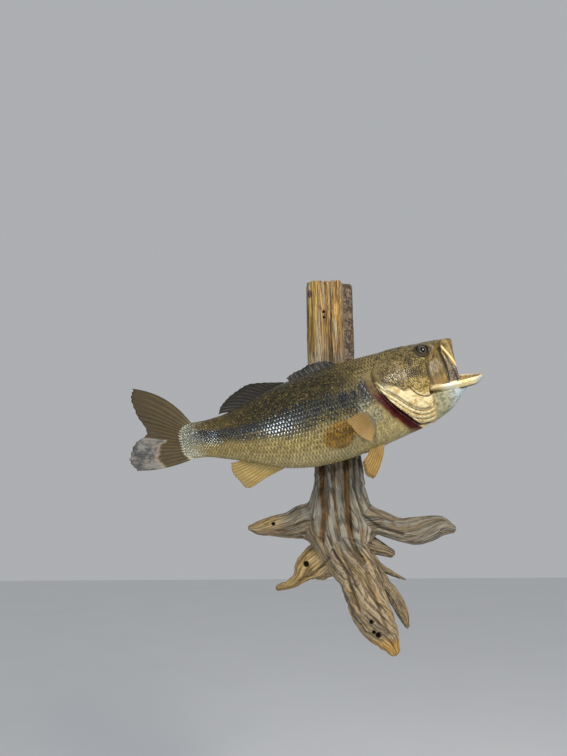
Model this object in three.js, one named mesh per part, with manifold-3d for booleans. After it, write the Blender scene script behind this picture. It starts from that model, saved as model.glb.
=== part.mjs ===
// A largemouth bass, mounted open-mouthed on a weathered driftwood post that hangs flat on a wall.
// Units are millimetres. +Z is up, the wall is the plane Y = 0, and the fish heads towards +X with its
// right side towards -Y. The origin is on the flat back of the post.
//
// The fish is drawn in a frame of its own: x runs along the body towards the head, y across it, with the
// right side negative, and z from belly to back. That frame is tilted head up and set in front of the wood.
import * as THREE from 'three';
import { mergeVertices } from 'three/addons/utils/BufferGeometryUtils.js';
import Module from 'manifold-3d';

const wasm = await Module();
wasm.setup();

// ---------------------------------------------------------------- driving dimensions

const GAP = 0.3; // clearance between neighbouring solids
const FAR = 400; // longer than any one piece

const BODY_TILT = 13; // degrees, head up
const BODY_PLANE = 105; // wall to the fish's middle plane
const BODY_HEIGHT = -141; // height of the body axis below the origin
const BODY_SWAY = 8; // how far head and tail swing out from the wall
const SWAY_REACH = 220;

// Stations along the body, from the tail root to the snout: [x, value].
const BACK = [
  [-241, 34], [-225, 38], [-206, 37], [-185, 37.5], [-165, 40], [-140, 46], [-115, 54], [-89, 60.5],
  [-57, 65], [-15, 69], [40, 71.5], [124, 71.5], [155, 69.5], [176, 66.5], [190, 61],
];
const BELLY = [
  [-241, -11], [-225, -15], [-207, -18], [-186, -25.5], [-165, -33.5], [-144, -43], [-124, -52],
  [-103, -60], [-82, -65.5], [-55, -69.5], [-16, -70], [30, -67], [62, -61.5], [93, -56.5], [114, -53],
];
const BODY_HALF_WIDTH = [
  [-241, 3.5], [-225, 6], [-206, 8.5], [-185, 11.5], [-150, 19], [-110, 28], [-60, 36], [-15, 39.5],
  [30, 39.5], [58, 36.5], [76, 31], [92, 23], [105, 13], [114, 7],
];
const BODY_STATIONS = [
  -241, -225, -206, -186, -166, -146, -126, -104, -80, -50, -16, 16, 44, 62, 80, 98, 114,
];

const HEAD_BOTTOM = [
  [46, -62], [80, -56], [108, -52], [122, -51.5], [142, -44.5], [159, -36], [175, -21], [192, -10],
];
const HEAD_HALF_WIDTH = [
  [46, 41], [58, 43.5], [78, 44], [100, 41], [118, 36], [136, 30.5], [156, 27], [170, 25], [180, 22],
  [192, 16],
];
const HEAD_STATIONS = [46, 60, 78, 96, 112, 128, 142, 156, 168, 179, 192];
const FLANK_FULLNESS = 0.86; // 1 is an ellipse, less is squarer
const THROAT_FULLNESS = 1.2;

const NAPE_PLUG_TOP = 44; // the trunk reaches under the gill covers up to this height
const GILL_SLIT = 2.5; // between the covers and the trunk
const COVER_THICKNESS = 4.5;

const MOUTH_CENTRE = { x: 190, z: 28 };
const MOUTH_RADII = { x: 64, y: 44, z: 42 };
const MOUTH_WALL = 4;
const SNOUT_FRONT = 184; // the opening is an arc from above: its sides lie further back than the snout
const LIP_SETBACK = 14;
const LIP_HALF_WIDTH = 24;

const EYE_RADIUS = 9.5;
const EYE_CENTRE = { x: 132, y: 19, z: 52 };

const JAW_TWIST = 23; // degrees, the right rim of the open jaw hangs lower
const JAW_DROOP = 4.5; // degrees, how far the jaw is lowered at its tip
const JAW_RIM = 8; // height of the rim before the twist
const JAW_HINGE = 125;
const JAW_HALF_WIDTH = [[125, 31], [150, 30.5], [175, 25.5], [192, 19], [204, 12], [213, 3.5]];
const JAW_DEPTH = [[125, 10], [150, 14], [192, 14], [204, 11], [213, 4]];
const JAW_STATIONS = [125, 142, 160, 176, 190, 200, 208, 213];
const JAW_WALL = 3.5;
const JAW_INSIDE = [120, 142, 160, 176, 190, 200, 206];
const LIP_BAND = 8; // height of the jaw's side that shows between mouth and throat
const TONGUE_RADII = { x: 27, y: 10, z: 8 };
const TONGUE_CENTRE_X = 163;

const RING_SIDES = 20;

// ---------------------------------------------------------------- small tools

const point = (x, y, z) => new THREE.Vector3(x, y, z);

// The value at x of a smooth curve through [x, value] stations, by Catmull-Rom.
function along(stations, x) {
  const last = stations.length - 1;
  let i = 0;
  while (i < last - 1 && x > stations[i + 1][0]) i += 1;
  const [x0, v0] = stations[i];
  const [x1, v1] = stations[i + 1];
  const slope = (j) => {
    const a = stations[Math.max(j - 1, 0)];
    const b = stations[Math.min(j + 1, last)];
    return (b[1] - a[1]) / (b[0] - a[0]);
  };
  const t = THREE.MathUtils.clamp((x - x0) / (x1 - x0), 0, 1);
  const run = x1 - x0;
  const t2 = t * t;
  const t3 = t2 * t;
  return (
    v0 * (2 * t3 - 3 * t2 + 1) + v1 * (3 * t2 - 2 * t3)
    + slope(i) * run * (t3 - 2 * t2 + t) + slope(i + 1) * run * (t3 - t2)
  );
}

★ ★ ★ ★

Required task — Your task is to repeat the data exactly, with nothing left out.

Solution below —
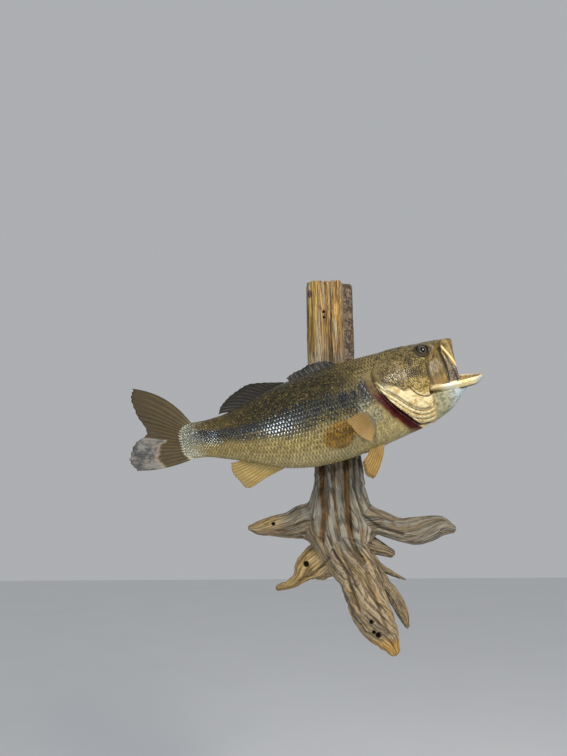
Model this object in three.js, one named mesh per part, with manifold-3d for booleans. After it, write the Blender scene script behind this picture. It starts from that model, saved as model.glb.
=== part.mjs ===
// A largemouth bass, mounted open-mouthed on a weathered driftwood post that hangs flat on a wall.
// Units are millimetres. +Z is up, the wall is the plane Y = 0, and the fish heads towards +X with its
// right side towards -Y. The origin is on the flat back of the post.
//
// The fish is drawn in a frame of its own: x runs along the body towards the head, y across it, with the
// right side negative, and z from belly to back. That frame is tilted head up and set in front of the wood.
import * as THREE from 'three';
import { mergeVertices } from 'three/addons/utils/BufferGeometryUtils.js';
import Module from 'manifold-3d';

const wasm = await Module();
wasm.setup();

// ---------------------------------------------------------------- driving dimensions

const GAP = 0.3; // clearance between neighbouring solids
const FAR = 400; // longer than any one piece

const BODY_TILT = 13; // degrees, head up
const BODY_PLANE = 105; // wall to the fish's middle plane
const BODY_HEIGHT = -141; // height of the body axis below the origin
const BODY_SWAY = 8; // how far head and tail swing out from the wall
const SWAY_REACH = 220;

// Stations along the body, from the tail root to the snout: [x, value].
const BACK = [
  [-241, 34], [-225, 38], [-206, 37], [-185, 37.5], [-165, 40], [-140, 46], [-115, 54], [-89, 60.5],
  [-57, 65], [-15, 69], [40, 71.5], [124, 71.5], [155, 69.5], [176, 66.5], [190, 61],
];
const BELLY = [
  [-241, -11], [-225, -15], [-207, -18], [-186, -25.5], [-165, -33.5], [-144, -43], [-124, -52],
  [-103, -60], [-82, -65.5], [-55, -69.5], [-16, -70], [30, -67], [62, -61.5], [93, -56.5], [114, -53],
];
const BODY_HALF_WIDTH = [
  [-241, 3.5], [-225, 6], [-206, 8.5], [-185, 11.5], [-150, 19], [-110, 28], [-60, 36], [-15, 39.5],
  [30, 39.5], [58, 36.5], [76, 31], [92, 23], [105, 13], [114, 7],
];
const BODY_STATIONS = [
  -241, -225, -206, -186, -166, -146, -126, -104, -80, -50, -16, 16, 44, 62, 80, 98, 114,
];

const HEAD_BOTTOM = [
  [46, -62], [80, -56], [108, -52], [122, -51.5], [142, -44.5], [159, -36], [175, -21], [192, -10],
];
const HEAD_HALF_WIDTH = [
  [46, 41], [58, 43.5], [78, 44], [100, 41], [118, 36], [136, 30.5], [156, 27], [170, 25], [180, 22],
  [192, 16],
];
const HEAD_STATIONS = [46, 60, 78, 96, 112, 128, 142, 156, 168, 179, 192];
const FLANK_FULLNESS = 0.86; // 1 is an ellipse, less is squarer
const THROAT_FULLNESS = 1.2;

const NAPE_PLUG_TOP = 44; // the trunk reaches under the gill covers up to this height
const GILL_SLIT = 2.5; // between the covers and the trunk
const COVER_THICKNESS = 4.5;

const MOUTH_CENTRE = { x: 190, z: 28 };
const MOUTH_RADII = { x: 64, y: 44, z: 42 };
const MOUTH_WALL = 4;
const SNOUT_FRONT = 184; // the opening is an arc from above: its sides lie further back than the snout
const LIP_SETBACK = 14;
const LIP_HALF_WIDTH = 24;

const EYE_RADIUS = 9.5;
const EYE_CENTRE = { x: 132, y: 19, z: 52 };

const JAW_TWIST = 23; // degrees, the right rim of the open jaw hangs lower
const JAW_DROOP = 4.5; // degrees, how far the jaw is lowered at its tip
const JAW_RIM = 8; // height of the rim before the twist
const JAW_HINGE = 125;
const JAW_HALF_WIDTH = [[125, 31], [150, 30.5], [175, 25.5], [192, 19], [204, 12], [213, 3.5]];
const JAW_DEPTH = [[125, 10], [150, 14], [192, 14], [204, 11], [213, 4]];
const JAW_STATIONS = [125, 142, 160, 176, 190, 200, 208, 213];
const JAW_WALL = 3.5;
const JAW_INSIDE = [120, 142, 160, 176, 190, 200, 206];
const LIP_BAND = 8; // height of the jaw's side that shows between mouth and throat
const TONGUE_RADII = { x: 27, y: 10, z: 8 };
const TONGUE_CENTRE_X = 163;

const RING_SIDES = 20;

// ---------------------------------------------------------------- small tools

const point = (x, y, z) => new THREE.Vector3(x, y, z);

// The value at x of a smooth curve through [x, value] stations, by Catmull-Rom.
function along(stations, x) {
  const last = stations.length - 1;
  let i = 0;
  while (i < last - 1 && x > stations[i + 1][0]) i += 1;
  const [x0, v0] = stations[i];
  const [x1, v1] = stations[i + 1];
  const slope = (j) => {
    const a = stations[Math.max(j - 1, 0)];
    const b = stations[Math.min(j + 1, last)];
    return (b[1] - a[1]) / (b[0] - a[0]);
  };
  const t = THREE.MathUtils.clamp((x - x0) / (x1 - x0), 0, 1);
  const run = x1 - x0;
  const t2 = t * t;
  const t3 = t2 * t;
  return (
    v0 * (2 * t3 - 3 * t2 + 1) + v1 * (3 * t2 - 2 * t3)
    + slope(i) * run * (t3 - 2 * t2 + t) + slope(i + 1) * run * (t3 - t2)
  );
}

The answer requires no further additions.